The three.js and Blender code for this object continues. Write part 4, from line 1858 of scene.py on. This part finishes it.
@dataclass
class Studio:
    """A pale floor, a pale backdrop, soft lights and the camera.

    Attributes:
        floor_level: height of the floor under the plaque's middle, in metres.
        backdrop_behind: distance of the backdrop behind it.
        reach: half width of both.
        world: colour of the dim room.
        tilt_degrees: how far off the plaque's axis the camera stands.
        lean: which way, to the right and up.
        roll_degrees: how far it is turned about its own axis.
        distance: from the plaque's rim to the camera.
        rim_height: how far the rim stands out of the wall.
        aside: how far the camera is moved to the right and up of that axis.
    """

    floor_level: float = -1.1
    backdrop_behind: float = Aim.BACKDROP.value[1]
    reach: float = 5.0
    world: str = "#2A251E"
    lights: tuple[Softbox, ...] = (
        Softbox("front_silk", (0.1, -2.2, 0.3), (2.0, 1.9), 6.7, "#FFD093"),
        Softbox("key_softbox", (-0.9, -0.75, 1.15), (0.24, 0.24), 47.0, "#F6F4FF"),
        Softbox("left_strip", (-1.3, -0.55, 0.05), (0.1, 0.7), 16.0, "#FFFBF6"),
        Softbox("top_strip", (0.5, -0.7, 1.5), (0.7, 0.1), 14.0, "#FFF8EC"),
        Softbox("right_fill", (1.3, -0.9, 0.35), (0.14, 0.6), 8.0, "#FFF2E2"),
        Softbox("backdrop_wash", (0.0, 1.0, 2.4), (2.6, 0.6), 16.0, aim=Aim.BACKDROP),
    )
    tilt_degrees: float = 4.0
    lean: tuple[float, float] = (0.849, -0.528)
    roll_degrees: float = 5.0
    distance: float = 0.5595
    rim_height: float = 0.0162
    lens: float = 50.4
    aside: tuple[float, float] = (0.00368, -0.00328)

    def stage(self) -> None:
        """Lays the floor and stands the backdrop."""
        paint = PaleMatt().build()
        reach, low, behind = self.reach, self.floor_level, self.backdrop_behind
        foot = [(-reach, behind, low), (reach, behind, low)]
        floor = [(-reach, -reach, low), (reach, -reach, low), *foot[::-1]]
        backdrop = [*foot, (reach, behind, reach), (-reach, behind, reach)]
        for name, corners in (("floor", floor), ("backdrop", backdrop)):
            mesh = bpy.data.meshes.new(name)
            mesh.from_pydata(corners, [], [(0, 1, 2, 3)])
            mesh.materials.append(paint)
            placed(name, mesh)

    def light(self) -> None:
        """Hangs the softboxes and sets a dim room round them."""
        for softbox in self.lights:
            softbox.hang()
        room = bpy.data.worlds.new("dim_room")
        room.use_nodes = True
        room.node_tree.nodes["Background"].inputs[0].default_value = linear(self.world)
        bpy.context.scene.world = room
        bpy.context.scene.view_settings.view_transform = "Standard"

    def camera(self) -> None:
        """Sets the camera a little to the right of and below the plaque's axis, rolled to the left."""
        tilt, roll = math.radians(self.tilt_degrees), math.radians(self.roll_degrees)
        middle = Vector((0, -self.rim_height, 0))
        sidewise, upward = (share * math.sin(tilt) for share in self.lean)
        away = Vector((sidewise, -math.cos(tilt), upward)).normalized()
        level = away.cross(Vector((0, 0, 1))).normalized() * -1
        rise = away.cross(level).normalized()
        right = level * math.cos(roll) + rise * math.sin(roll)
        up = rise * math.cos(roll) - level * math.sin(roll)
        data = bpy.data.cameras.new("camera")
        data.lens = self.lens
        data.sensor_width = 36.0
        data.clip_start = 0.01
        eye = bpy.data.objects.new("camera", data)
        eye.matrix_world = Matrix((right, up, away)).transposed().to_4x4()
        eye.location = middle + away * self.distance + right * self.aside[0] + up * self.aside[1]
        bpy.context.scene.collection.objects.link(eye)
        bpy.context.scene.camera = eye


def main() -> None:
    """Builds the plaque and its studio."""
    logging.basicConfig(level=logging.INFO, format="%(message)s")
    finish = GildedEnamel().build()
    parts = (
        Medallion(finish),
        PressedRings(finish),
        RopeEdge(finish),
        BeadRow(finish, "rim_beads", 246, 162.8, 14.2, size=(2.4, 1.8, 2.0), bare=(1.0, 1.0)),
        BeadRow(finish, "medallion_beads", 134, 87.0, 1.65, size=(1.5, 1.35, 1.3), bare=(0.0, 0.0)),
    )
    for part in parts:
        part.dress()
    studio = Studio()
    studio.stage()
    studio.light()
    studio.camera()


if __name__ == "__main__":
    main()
========
GOAL OF THE EXERCISE: Return, please, the lines of the data from the first through the line containing "and the camera.", both kept, exactly as they stand and nothing more.

THE RESPONSE:
The three.js and Blender code for this object continues. Write part 4, from line 1858 of scene.py on. This part finishes it.
@dataclass
class Studio:
    """A pale floor, a pale backdrop, soft lights and the camera.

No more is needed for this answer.